One of the low points of ESPN's largely excellent coverage of Wimbledon this year, was the repeated insistence that this American audience might not know Serena's opponent, World No. 3 Agnieszka Radwanska. While that may have been true for the guy who rolled over on the couch expecting to see SportsCenter playing on its traditional Saturday morning perpetual loop (and instead found himself staring at Serena or her leggy brunette opponent) every tennis fan of any consequence knows the Pole. They know her from when Maria Sharapova threw a calculated bit of shade her way, "Isn't she back in Poland already? When did she get a chance to say that?" Sharapova jabbed when Radwanska came out against the Russian's grunting after losing her Australian Open quarterfinal. We got to know her better when she sent Sharapova back home a couple of months later, defeating the Siberian Siren in the finals of the big Miami tournament. Serena certainly knew her too. It had been four years since they last met, but Williams had no illusion that Radwanska would be anything other than a serious challenge to her bid for the title. "Agnieszka has had a better year than I have," Serena admitted to the press yesterday. "She's been way more consistent than me...she's ranked higher than me. She deserves to be."
Consistency has been Williams' enemy as she gets older and understandably so. " The pressure builds up the older you get," fellow Wimbledon legend Martina Navratilova opined when she was a thirty something and lost to a then teenaged Jennifer Capriati here on this same, though roofless, Centre Court almost twenty years ago. After almost serving her opponent a bagel in her inaugural Breakfast at Wimbledon, the pressure began to mount on Williams. While she served more aces in the second set, than the first, seven versus three respectively, Williams' first serve percentage dipped to 54% from 63% in the opening stanza. Radwanska was able to keep the second set close, reverse an early break to draw even at 4-all and then take advantage of an error-strewn game to snatch the second set.
Radwanska at that crucial point had found the key to beating this version of Serena Williams in big moments...Serena Williams' self-destruct button. Post-pulmonary embolism Serena remains one of the most forbidding challenges in the women's game, the difference is that she doesn't have the same killer cool she used to when the stakes are high. That's deadly in tennis. The cruelty of this sport, and why it's so consistently compelling at the same time, is that you have to keep winning; points, games, sets before you win a match or a tournament. There's no clock to run out. Break points, set points, match points don't mean anything unless you convert them. Victory is possible only once you've reached the game's standard, a winning scoreline. That's what Serena was up against, and while she's been able to pull off the smaller wins, games, sets, matches, even smaller events, the reason she came back, victory at the sport's absolute highest level, the major tournaments, has been frustratingly elusive over this past year.

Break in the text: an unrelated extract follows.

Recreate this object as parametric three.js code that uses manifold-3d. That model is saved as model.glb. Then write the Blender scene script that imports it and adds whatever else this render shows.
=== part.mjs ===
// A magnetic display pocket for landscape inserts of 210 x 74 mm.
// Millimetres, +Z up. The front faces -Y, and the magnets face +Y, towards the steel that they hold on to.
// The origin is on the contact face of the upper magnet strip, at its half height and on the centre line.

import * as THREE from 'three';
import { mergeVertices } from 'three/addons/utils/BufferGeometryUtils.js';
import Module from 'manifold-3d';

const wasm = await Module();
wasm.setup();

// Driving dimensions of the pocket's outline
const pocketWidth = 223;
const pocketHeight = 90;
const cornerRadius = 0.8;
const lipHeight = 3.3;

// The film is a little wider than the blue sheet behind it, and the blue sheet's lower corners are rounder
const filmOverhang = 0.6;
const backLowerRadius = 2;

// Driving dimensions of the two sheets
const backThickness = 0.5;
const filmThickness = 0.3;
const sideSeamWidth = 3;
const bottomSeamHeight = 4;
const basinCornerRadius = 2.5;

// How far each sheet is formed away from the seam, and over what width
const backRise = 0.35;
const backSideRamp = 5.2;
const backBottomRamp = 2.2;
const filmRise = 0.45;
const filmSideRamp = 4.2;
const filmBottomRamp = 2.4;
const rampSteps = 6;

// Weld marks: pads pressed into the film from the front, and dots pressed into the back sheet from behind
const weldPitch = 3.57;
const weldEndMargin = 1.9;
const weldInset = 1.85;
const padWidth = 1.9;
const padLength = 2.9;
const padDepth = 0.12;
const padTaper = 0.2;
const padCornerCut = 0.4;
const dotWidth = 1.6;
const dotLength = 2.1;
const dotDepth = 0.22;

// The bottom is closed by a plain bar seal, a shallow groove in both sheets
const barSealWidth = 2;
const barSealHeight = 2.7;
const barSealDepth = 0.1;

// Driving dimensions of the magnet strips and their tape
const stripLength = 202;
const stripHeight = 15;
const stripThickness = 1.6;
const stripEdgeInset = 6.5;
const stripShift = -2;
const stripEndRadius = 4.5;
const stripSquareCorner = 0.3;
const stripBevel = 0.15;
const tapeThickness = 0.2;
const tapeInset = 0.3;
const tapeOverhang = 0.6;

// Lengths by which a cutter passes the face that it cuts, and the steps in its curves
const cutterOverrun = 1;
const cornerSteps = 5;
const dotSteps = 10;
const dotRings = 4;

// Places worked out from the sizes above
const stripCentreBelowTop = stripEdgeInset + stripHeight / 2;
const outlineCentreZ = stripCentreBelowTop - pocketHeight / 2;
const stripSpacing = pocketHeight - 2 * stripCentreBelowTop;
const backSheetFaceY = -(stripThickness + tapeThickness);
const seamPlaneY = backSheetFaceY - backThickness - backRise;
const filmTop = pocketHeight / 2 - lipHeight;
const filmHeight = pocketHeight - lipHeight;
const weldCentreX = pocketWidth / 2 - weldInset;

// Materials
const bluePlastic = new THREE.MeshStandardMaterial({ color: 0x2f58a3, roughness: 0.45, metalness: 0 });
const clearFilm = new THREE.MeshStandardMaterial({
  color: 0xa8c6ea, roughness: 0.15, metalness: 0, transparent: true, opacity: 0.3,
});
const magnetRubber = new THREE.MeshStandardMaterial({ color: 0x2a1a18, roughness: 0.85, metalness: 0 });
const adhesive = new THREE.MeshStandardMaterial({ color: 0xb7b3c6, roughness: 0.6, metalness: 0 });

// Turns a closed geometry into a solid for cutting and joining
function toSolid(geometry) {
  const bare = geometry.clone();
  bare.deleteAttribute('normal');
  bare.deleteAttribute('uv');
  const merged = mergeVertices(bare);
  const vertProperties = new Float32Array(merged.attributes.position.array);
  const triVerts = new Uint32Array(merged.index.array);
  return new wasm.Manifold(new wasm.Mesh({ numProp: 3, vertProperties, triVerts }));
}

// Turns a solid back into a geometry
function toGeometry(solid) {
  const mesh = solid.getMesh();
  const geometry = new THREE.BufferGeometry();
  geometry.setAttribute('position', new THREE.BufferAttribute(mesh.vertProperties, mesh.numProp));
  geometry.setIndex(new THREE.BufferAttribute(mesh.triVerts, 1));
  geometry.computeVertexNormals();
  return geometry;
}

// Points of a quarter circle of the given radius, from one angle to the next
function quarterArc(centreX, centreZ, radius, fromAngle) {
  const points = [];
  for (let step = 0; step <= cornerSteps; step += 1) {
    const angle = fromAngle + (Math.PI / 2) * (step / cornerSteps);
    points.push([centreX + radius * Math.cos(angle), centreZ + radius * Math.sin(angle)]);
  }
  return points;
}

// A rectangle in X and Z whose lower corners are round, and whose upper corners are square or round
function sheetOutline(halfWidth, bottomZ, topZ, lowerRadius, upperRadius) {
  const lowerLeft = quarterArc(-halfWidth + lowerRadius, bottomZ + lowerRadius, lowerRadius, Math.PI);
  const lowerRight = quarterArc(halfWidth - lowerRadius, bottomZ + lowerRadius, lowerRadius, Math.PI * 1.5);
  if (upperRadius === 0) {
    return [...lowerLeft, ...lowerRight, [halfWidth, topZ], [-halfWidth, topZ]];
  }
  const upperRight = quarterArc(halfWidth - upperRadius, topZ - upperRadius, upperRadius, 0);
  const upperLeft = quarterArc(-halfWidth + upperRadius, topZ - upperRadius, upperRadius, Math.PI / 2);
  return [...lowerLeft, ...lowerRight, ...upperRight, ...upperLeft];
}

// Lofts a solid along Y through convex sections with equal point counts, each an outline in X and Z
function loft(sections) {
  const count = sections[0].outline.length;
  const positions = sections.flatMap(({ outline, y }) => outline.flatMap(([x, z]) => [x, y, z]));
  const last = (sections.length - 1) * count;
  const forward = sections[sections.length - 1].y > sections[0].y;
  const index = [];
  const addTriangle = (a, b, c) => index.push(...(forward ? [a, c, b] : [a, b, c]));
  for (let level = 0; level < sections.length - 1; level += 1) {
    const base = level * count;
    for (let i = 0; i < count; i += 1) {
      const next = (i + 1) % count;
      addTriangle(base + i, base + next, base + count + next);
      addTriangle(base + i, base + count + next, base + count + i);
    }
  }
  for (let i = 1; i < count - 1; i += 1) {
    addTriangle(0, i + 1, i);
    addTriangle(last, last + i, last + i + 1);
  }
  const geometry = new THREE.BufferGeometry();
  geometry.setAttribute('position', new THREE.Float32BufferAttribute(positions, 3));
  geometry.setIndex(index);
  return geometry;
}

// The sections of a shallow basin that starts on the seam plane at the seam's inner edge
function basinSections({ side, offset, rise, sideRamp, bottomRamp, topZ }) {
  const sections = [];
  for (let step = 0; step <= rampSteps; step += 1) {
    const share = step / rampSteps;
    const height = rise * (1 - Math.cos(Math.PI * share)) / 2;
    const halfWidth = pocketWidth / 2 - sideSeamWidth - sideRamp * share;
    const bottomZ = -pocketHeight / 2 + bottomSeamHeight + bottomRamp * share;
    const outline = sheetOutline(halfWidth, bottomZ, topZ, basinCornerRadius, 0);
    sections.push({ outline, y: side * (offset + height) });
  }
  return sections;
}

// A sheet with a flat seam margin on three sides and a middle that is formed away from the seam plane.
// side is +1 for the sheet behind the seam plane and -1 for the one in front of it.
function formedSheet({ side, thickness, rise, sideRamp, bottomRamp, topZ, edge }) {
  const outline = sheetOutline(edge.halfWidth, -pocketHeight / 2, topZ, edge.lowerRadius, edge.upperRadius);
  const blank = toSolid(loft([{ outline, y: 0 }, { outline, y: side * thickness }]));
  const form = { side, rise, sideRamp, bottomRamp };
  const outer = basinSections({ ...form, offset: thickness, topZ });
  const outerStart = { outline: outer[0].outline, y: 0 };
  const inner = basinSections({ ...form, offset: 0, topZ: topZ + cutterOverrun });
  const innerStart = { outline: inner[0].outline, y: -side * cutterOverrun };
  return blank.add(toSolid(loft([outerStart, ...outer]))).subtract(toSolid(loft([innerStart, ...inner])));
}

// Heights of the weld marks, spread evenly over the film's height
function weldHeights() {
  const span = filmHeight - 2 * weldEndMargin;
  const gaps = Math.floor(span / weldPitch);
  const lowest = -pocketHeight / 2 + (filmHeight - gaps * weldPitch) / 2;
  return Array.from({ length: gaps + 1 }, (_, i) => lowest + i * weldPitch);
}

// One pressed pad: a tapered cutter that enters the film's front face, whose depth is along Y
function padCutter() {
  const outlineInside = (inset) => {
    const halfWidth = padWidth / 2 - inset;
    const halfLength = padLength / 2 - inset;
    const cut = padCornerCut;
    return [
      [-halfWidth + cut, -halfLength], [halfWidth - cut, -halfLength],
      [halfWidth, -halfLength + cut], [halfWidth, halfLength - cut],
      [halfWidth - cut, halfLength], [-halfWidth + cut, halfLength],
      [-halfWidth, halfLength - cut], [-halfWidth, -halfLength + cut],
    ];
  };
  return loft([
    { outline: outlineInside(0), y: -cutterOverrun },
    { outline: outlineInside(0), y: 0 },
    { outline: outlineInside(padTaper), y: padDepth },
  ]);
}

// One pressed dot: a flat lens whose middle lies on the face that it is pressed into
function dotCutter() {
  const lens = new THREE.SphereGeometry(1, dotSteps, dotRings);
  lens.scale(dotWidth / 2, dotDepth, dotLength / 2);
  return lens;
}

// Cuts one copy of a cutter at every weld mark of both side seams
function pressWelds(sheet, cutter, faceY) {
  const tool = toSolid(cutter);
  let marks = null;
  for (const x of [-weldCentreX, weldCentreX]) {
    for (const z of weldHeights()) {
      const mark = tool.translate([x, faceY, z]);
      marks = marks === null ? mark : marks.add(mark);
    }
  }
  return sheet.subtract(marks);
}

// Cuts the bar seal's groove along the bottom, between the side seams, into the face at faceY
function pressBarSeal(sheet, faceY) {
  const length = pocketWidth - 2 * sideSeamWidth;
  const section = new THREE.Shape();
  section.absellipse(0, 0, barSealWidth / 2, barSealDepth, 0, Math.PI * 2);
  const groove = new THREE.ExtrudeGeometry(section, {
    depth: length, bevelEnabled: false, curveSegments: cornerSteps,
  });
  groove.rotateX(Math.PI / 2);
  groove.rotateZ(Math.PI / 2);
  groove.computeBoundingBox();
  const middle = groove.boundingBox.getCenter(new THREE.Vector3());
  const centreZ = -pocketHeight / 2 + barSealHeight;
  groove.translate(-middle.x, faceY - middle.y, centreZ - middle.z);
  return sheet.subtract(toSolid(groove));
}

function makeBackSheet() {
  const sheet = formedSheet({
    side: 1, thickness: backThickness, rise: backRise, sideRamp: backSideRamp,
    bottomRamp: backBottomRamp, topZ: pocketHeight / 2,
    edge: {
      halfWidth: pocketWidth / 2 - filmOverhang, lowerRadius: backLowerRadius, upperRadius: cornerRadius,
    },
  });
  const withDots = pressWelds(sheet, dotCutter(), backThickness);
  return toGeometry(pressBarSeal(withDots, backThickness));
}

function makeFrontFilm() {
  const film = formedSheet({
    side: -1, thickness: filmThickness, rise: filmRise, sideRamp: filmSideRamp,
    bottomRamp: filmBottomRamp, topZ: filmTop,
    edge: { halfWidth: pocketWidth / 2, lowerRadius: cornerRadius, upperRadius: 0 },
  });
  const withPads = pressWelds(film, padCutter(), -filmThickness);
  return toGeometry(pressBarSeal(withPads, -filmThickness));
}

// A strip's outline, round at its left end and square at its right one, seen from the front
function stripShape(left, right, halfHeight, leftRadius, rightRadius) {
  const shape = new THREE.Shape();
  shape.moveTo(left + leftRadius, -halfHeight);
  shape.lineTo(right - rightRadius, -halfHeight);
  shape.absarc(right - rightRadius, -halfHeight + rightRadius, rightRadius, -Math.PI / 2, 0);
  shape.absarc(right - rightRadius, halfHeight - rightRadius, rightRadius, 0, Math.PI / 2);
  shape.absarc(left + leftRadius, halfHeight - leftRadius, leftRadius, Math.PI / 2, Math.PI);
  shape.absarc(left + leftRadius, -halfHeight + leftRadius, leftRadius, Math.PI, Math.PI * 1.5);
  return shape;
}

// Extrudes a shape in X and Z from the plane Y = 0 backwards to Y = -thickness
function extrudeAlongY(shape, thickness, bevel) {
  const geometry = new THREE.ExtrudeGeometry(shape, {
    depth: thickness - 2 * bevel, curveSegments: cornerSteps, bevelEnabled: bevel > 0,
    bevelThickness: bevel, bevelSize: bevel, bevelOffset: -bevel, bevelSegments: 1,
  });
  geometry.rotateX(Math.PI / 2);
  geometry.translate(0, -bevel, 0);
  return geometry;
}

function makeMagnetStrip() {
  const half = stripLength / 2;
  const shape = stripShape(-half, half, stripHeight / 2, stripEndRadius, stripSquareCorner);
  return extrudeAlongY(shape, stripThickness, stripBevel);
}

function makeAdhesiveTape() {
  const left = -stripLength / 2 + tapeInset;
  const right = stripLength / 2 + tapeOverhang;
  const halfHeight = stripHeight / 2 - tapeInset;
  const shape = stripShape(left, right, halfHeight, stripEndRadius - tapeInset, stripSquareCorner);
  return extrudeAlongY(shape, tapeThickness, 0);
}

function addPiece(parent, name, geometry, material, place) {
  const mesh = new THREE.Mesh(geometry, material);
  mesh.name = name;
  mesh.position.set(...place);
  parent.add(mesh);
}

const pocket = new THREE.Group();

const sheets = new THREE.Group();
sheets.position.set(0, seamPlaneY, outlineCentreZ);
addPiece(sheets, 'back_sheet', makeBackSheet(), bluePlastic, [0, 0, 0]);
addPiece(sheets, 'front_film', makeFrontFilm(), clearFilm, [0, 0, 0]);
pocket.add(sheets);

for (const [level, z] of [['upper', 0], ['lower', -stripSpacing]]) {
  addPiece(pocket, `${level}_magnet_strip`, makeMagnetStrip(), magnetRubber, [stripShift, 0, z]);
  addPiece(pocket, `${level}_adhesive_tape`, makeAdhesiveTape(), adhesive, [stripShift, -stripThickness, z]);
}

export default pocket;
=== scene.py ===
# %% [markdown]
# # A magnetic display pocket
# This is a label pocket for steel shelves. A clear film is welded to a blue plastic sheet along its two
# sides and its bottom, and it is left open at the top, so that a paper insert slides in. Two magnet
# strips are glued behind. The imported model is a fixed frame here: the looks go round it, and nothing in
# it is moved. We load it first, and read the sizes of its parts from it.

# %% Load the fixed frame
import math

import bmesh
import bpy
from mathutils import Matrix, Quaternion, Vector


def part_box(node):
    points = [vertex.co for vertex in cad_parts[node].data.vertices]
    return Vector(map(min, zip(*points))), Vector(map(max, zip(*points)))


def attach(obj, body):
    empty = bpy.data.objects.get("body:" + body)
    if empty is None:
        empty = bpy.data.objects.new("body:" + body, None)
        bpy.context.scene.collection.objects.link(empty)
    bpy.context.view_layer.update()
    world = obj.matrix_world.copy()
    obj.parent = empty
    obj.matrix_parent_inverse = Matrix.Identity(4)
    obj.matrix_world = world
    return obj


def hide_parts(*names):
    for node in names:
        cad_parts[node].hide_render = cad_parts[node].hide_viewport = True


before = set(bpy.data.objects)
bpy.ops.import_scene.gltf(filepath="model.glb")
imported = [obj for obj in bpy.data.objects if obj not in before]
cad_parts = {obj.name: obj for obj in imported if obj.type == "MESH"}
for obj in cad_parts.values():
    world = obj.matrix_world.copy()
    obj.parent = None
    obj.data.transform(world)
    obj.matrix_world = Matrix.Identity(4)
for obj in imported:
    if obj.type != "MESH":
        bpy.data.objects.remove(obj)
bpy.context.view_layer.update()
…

Remember the desperation with which she stalked the baseline after Eva Asderaki called a hindrance as she desperately tried to fire herself up, drowning against Samantha Stosur in a US Open final in which she was heavily favored to win? Recall the ankle injury suffered on court in Brisbane that left an impressively fit, focused Williams below the physical standard she would need to get past Ekaterina Makarova and contend for an Open era record-extending sixth Australian Open title? How about the tears on the changeover against Virginie Razzano in the first round of Roland Garros when Serena realized she had choked away the second set? Yes, it was a just first round, but Serena made a commitment to win Paris this year, "The French Open was so disappointing," Serena said. " Because I won Charleston and I won Madrid. I did extremely well in Rome. I was undefeated on clay. I had a lot of confidence. You know, when I lost that, that really got me down."
Remember that Serena was World No. 1 again, and had just won the Wimbledon championship a week prior in 2010 when a glass shattered on her foot in Germany, sliced a tendon and ripped her from the game she was just seeming to truly appreciate for something beyond it's place in the pantheon of Brand Serena, while simultaneously sending her on a year-long, ultimately life-threatening ordeal that took her away from tennis and tennis away from her.
Cognizant watchers knew the nerves would come today on Serena's side, we also knew that Radwanska was a fine enough opponent to exploit them with alacrity. What we weren't quite sure about was Serena's response. In those other matches, the combination of nerves and/or bad luck foreshadowed a collapse from the former World No. 1. This time, things were different, at one point Serena rained down four consecutive aces to win a game, she had 100 through the tournament. We can't forget Radwanska was playing in her first major final, she had more than enough reason to just choke the match away. To her credit, she didn't. In the third set, Radwanska served a match high 74% first serves, the biggest change was that her average second serve speed came down five miles per hour from where it had been throughout the rest of the match. We're talking about the margins here, but where Serena had five return winners to eight return unforced errors in the second set, which Radwanska won; those numbers reversed in the third, along with Williams' fortune. "I was just fighting till the end, and I really tried, " Radwanska said of that third set. "But in the end, I think she was starting to play much better. She starts to be very focused each point, play some good rallies...she really did some great shots in the end."
To win Wimbledon, Serena had to get over her injuries, her opponent and ultimately her most difficult opponent, herself. She's has never done things the easy way, there's always an element of drama. And as we watched her begin to solidify her hold on the title today, all knew that somewhere Jie Zheng was cursing herself for letting Williams off the hook when she lost 9-7 to her in the third set a few days ago. At the same time, getting past that hurdle seemed to steel Serena a bit. When asked whether this title was different, more special, Serena said, "Well, each title is definitely special. This one is super special. It’s Wimbledon. I’ve wanted to win here so bad. Oh, my gosh, I still can’t believe that I was able to come through and win my seven matches, yes. So each one’s different. This one obviously is special to me because it’s a huge comeback for me. You know, I couldn’t ask for anything else. I really couldn’t."
After today's performance, neither could her fans or this sport of tennis. With 14 singles Grand Slam titles now, and adding another title in the doubles with sister Venus for good measure, the Serena Williams who won that first Wimbledon ten years ago wasn't necessarily back; but a pretty damned good one had shown up in her place.